The following story concerning the Devil playing cards appeared in Elias Owen's 'Welsh folk-lore' (1887)'. 'A good many years ago I travelled from Pentrevoelas to Yspytty in company with Mr. Lloyd, the then vicar of the latter parish, who, when crossing over a bridge that spanned a foaming mountain torrent, called my attention to the spot, and related to me the following tale connected with the place:—

A man was returning home late one night from a friend’s house, where he had spent the evening in card playing, and as he was walking along he was joined by a gentleman, whose conversation was very interesting. At last they commenced talking about card playing, and the stranger invited the countryman to try his skill with him, but as it was late, and the man wanted to go home, he declined, but when they were on the bridge his companion again pressed him to have a game on the parapet, and proceeded to take out of his pocket a pack of cards, and at once commenced dealing them out; consequently, the man could not now refuse to comply with the request. With varying success game after game was played, but ultimately the stranger proved himself the more skilful player. Just at this juncture a card fell into the water; and in their excitement both players looked over the bridge after it, and the countryman saw to his horror that his opponent’s head, reflected in the water, had on it two horns. He immediately turned round to have a careful look at his companion; he, however, did not see him, but in his place was a ball of fire, which flashed away from his sight.
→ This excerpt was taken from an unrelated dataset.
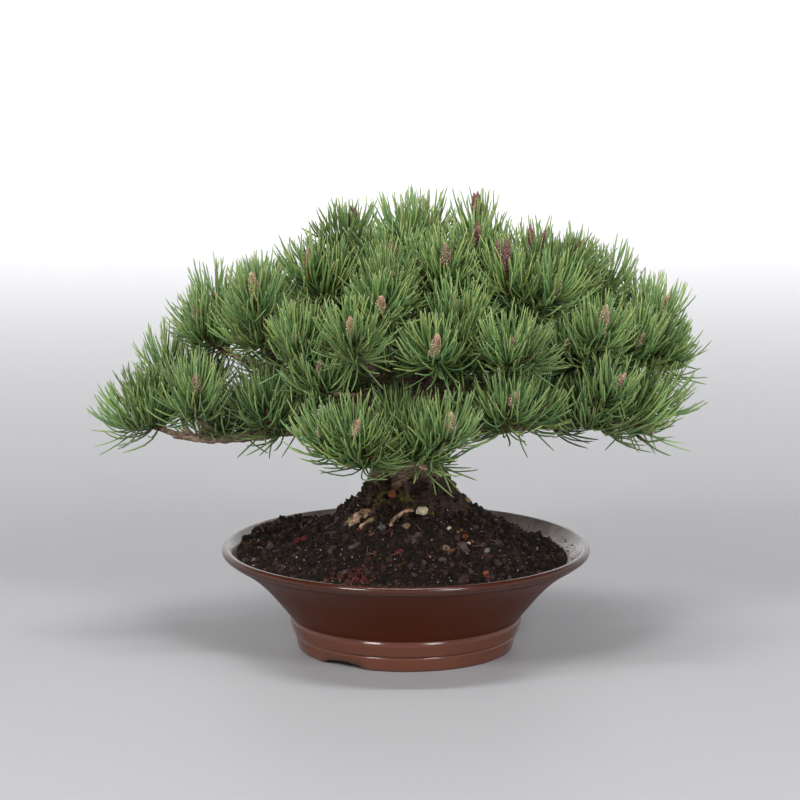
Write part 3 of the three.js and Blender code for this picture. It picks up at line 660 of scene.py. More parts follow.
def wall_point(u, inwards):
    """The flared wall's section: almost straight, then opening out to the lip. u runs from waist to lip."""
    width = POT.rim_radius - POT.lip_radius - POT.waist_radius
    rise = POT.flare_top - POT.waist_height
    r = POT.waist_radius + width * (0.75 * u + 0.25 * u**4)
    z = POT.waist_height + rise * u
    slope = width * (0.75 + u**3) / rise
    turn = np.hypot(1, slope)
    return r - inwards / turn, z + inwards * slope / turn


def rounded(corners, radius, steps):
    """A section's corners, each cut back and rounded."""
    corners = [vec(c) for c in corners]
    made = [corners[0]]
    for before, corner, after in zip(corners, corners[1:], corners[2:]):
        reach = min(radius, norm(before - corner) / 2.2, norm(after - corner) / 2.2)
        a = corner + unit(before - corner) * reach
        b = corner + unit(after - corner) * reach
        for t in np.linspace(0, 1, steps + 1):
            made.append((1 - t) ** 2 * a + 2 * t * (1 - t) * corner + t * t * b)
    made.append(corners[-1])
    return made


def pot_section():
    """The wall's section, from the floor's underside out, up over the lip and down inside."""
    foot = POT.foot_radius
    inner = POT.foot_inner_radius
    foot_height = POT.foot_height
    floor_radius = POT.floor_radius
    floor_top = POT.floor_top
    outside = [
        (FLOOR_MIDDLE, POT.floor_underside),
        (inner, POT.floor_underside),
        (inner + 0.8, 0),
        (foot, 0),
        (foot + 2, foot_height - 1),
        (foot + 1.2, foot_height + 0.1),
        (POT.band_foot_radius, foot_height + 1.2),
        (POT.band_radius, POT.shoulder_height - 1),
        (POT.waist_radius - 0.5, POT.waist_height - 0.1),
        wall_point(0.03, 0),
        wall_point(0.07, 0),
    ]
    section = rounded(outside, 2.2, 5)
    section += [vec(wall_point(u, 0)) for u in np.linspace(0.1, 0.97, 16)]
    lip = vec((POT.rim_radius - POT.lip_radius, POT.height - POT.lip_radius))
    for degrees in range(-55, 131, 12):
        angle = math.radians(degrees)
        section.append(lip + POT.lip_radius * vec((math.cos(angle), math.sin(angle))))
    section += [vec(wall_point(u, POT.wall)) for u in np.linspace(0.95, 0, 16)]
    section += [vec((floor_radius + 4, floor_top + 2)), vec((floor_radius, floor_top))]
    section.append(vec((FLOOR_MIDDLE, floor_top)))
    return np.array(section)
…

I must say that when I looked over the bridge I came to the conclusion that nothing could have been reflected in the water, for it was a rushing foaming torrent, with no single placid spot upon its surface.

Another version of the preceding tale I obtained from the Rev. Owen Jones. In this instance the cloven foot and not the horned head was detected. The scene of this tale is laid in the parish of Rhuddlan near Rhyl.'

Note: Although I try to be as accurate as possible with the mapping of locations I cannot be 100% sure that the correct bridge has been identified in this case, though it is the correct area.